Your task is to quote the listing below exactly, beginning with its first line and ending on the line bearing "LENS = 193.7".

### Dataset excerpts
_ _ _ _

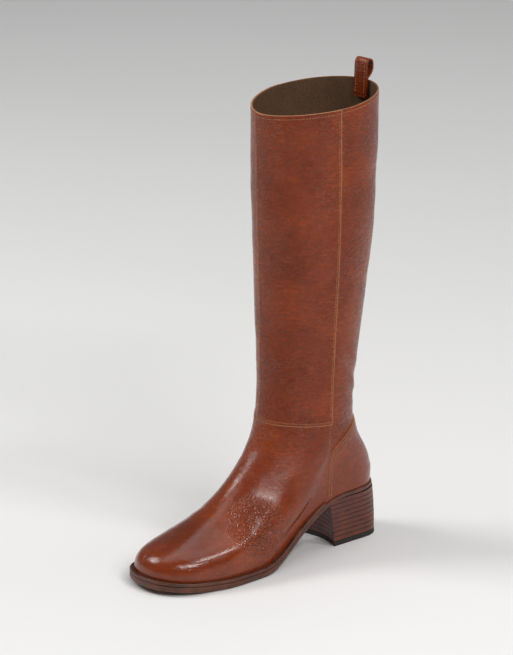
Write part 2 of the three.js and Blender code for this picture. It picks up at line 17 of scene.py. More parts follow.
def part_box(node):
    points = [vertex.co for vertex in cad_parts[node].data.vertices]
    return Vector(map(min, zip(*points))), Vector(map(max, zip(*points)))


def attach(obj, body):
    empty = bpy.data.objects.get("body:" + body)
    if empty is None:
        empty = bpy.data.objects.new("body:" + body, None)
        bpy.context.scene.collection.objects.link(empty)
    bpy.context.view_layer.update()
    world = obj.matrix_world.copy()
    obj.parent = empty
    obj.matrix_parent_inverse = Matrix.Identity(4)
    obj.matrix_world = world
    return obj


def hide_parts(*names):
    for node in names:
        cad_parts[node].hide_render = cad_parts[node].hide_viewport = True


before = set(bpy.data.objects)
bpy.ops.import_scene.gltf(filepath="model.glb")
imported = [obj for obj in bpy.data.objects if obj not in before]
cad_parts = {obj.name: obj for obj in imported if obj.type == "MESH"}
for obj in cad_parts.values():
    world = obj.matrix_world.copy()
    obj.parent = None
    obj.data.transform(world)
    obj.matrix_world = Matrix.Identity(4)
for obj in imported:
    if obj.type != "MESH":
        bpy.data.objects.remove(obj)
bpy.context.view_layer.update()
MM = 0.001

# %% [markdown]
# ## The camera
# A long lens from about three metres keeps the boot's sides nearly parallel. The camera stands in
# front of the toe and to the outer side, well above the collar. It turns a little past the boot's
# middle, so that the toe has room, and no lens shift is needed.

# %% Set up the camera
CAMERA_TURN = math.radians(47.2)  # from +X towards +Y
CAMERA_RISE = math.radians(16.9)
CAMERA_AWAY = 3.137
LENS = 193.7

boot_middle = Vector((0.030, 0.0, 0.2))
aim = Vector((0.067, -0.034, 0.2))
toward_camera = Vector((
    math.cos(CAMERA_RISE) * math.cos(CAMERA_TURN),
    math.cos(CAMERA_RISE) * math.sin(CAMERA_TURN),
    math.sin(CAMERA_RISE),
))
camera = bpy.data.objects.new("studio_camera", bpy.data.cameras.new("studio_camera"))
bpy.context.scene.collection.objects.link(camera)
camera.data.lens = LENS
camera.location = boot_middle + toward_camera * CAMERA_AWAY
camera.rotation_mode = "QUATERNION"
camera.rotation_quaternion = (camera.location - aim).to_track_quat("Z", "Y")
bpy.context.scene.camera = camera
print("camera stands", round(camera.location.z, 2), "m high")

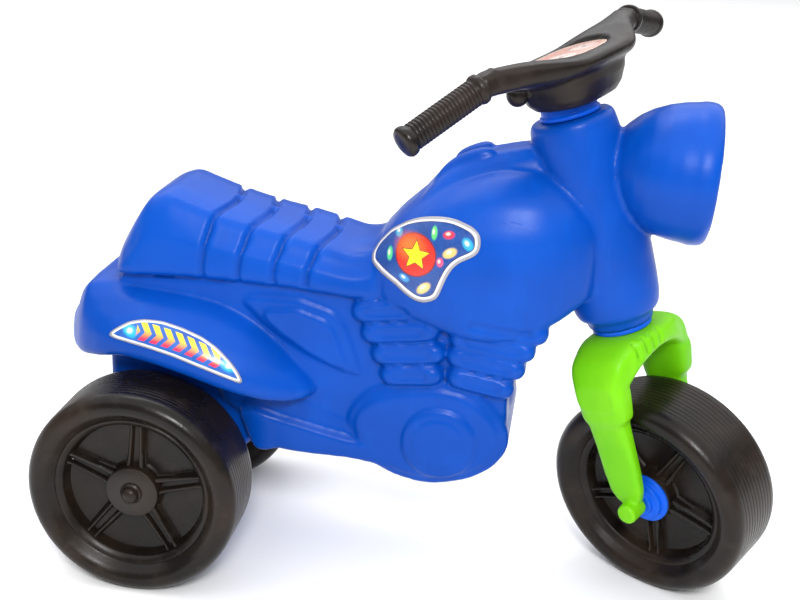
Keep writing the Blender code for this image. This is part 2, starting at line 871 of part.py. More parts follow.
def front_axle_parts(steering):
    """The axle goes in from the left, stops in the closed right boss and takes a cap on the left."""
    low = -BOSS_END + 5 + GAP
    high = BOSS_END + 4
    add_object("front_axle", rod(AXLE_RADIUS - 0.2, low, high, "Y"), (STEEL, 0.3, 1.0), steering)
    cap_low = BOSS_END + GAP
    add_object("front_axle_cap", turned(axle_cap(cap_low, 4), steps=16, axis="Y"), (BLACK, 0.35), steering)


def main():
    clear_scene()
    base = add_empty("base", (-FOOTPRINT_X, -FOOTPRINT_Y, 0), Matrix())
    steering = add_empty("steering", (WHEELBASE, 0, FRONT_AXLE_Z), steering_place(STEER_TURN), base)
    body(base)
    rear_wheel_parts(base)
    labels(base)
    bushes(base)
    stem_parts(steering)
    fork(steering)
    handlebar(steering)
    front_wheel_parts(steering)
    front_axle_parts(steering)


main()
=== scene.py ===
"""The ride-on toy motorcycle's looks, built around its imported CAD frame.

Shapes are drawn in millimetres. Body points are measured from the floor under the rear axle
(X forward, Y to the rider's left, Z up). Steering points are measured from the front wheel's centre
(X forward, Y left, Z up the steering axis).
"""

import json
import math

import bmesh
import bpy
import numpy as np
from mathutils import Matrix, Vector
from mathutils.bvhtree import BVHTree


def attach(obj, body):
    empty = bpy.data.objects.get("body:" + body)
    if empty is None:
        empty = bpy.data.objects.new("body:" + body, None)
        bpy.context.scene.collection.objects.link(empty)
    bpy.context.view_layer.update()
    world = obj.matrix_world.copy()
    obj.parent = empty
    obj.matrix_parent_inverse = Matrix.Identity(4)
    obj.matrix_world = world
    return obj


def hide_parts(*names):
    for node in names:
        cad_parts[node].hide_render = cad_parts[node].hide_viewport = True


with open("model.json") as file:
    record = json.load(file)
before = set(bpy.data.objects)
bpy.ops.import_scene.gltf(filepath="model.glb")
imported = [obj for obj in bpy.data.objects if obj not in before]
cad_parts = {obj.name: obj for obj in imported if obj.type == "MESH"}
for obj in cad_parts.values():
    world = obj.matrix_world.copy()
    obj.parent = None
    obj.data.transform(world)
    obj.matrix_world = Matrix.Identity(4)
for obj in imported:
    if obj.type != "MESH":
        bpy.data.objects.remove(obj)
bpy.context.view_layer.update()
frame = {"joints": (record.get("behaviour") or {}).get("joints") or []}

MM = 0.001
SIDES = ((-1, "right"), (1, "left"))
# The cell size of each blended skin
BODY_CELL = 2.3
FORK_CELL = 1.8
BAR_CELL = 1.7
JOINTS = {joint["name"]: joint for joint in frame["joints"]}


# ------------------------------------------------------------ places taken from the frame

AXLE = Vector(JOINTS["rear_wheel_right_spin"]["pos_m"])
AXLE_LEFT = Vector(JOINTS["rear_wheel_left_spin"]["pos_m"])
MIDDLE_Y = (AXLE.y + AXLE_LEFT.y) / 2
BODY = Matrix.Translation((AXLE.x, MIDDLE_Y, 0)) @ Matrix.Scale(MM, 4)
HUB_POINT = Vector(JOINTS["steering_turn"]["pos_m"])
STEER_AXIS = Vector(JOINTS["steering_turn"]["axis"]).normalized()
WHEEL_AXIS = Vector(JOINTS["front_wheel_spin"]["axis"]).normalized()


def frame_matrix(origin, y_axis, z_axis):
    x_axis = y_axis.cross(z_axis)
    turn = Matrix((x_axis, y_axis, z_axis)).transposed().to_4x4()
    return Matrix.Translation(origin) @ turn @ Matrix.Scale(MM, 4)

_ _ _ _

### Exercise solution
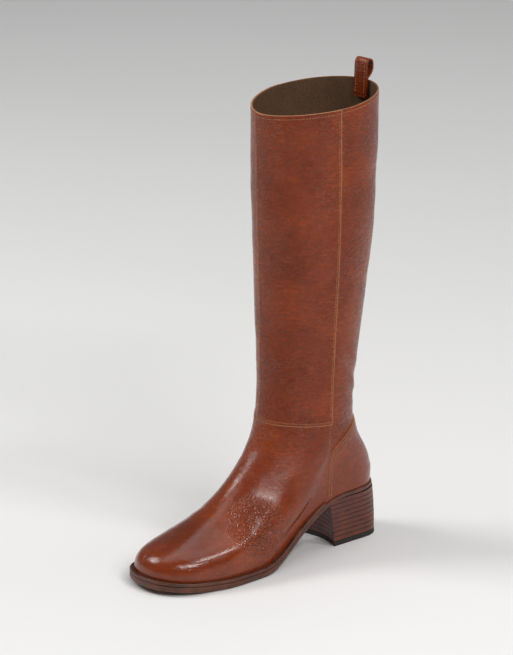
Write part 2 of the three.js and Blender code for this picture. It picks up at line 17 of scene.py. More parts follow.
def part_box(node):
    points = [vertex.co for vertex in cad_parts[node].data.vertices]
    return Vector(map(min, zip(*points))), Vector(map(max, zip(*points)))


def attach(obj, body):
    empty = bpy.data.objects.get("body:" + body)
    if empty is None:
        empty = bpy.data.objects.new("body:" + body, None)
        bpy.context.scene.collection.objects.link(empty)
    bpy.context.view_layer.update()
    world = obj.matrix_world.copy()
    obj.parent = empty
    obj.matrix_parent_inverse = Matrix.Identity(4)
    obj.matrix_world = world
    return obj


def hide_parts(*names):
    for node in names:
        cad_parts[node].hide_render = cad_parts[node].hide_viewport = True


before = set(bpy.data.objects)
bpy.ops.import_scene.gltf(filepath="model.glb")
imported = [obj for obj in bpy.data.objects if obj not in before]
cad_parts = {obj.name: obj for obj in imported if obj.type == "MESH"}
for obj in cad_parts.values():
    world = obj.matrix_world.copy()
    obj.parent = None
    obj.data.transform(world)
    obj.matrix_world = Matrix.Identity(4)
for obj in imported:
    if obj.type != "MESH":
        bpy.data.objects.remove(obj)
bpy.context.view_layer.update()
MM = 0.001

# %% [markdown]
# ## The camera
# A long lens from about three metres keeps the boot's sides nearly parallel. The camera stands in
# front of the toe and to the outer side, well above the collar. It turns a little past the boot's
# middle, so that the toe has room, and no lens shift is needed.

# %% Set up the camera
CAMERA_TURN = math.radians(47.2)  # from +X towards +Y
CAMERA_RISE = math.radians(16.9)
CAMERA_AWAY = 3.137
LENS = 193.7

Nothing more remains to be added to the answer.